Shoe Revolution: High Tech Meets High Craft
When Paul Andrew announced in New York last week that he would launch a specialist line of sneakers as part of the Paris Men’s show in June, it seemed like another step forward for the designer of fashionable footwear.
This shoe man has already been nominated Accessory Designer of the Year for today’s CFDA Awards. And now, the British-born, New York-based designer is adding yet another string to his bow. He has already launched a line of modernised classic men’s shoes. Now, working with actor Ansel Elgort, son of legendary photographer Arthur Elgort, the sneakers are set to be another fashion attraction.
The current flow of good news started with his appointment last year as Women’s Footwear Design Director at Salvatore Ferragamo. It seemed to be the pinnacle of a career built over two decades, as the designer worked for Calvin Klein and Alexander McQueen and then built a line of his own in 2012. This has continued during the relationship with the Florence-based empire, founded in 1927.
“They have had a great many people in the company designing their collections, but I am the first named designer since Salvatore passed away (in 1960),” said Paul Andrew, whose velvet bootees in vivid colours, or classic flats with “Ferragamo” engraved on a silver buckle are a long way from sneakers. But that does not mean that stretch boots with a variety of geometric patterns are not carrying some of the virtues of sports shoes.
“This is state-of-the-art technology – high tech meets high craft,” the designer said, explaining just what the Ferragamo footwear is carrying inside.
“We totally revolutionised the measurements and the fit with almost every shoe that is in the collection, changing the length of the arch and the volume of the toe box,” he continued. “And one of the most important things was that I added to every single shoe a memory foam, so that it actually cups around the ball of your foot.”
The first live appearance of the new Ferragamo footwear, which has been slow to appear in stores worldwide, was for the show in Milan in March. That was at a joint launch with Ferragamo’s Head of Womenswear, designer Fulvio Rigoni.
But having had the chance to see Paul Andrew’s work up close, it looks like both a technical revolution and a return to the spirit that is part of the Salvatore legacy. The new designer shoe has re-defined the graphic “F” heel-curve for velvet or suede shoes and boots, following the “F” as tribute to the Ferragamo name.
Other shoes, although still vivid in colour, have more traditional funnel heels or are attached to a web of shiny leather straps. The heels are galvanised using the same process as for a car finish; while others have grosgrain added, in a reference to Salvatore’s “shoe sock” of the 1930s. Yet another finish is the super-matte-black effect borrowed from the surface treatment of Mercedes cars.
Paul Andrew is quick to reference the Ferragamo founder and his visionary work. He describes how Salvatore visited Japan in the 1930s and “actually went to Tokyo and saw the geishas wearing socks with their sandals”. Andrew’s response was to create tech-knit sneakers and malleable ankle boots.

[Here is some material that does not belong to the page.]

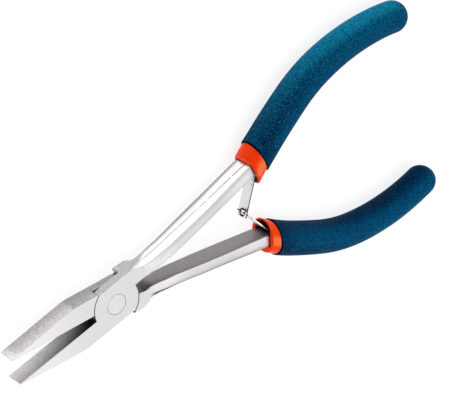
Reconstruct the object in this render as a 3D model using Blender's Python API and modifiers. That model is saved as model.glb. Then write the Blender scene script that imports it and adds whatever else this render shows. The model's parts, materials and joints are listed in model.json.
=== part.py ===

“So this was based on the silhouette originally created, but twisted a bit more on a high heel,” the designer continued. “You’ll see that there is no stitching on the shoes. I drew a pattern that was digitally copied, then we built a mould. Then we laid down the lining, then a layer of padding, then the suede. The laser cuts by itself and the edges are heat-sealed. You can do it in fabric, velvet – anything.”
So what is the difference between working for Ferragamo and creating his own-label shoes? They will now include the yet-to-be-seen sneakers, which were announced at a dinner held in New York by beauty brand Jo Malone London.
“Well, I try to put a different hat on for different brands. There is an aesthetic difference between both,” Paul Andrew said. “This is definitely more advanced because that was the way that Salvatore was thinking.”
The designer’s own collections, varied and detailed, tend to have a theme. For example in 2016, Istanbul was the subject, producing shoes rich in embroidery and colouring. The display in Paul Andrew’s showroom in February was inspired by the African wood and marble sculptures of the Modernist artist Constantin Brancusi, interpreted as shoes with column-shaped resin heels and leather treated to look like wood. Others were in python, cast with metallic foil and hand-woven brocade.
Paul Andrew seems unique in the new generation of designers in his fascination not only with shape, but also with texture. That is surely inherited from his father, who was an upholsterer for the British royal family. Now his son is fast becoming the 21st-century’s king of shoes.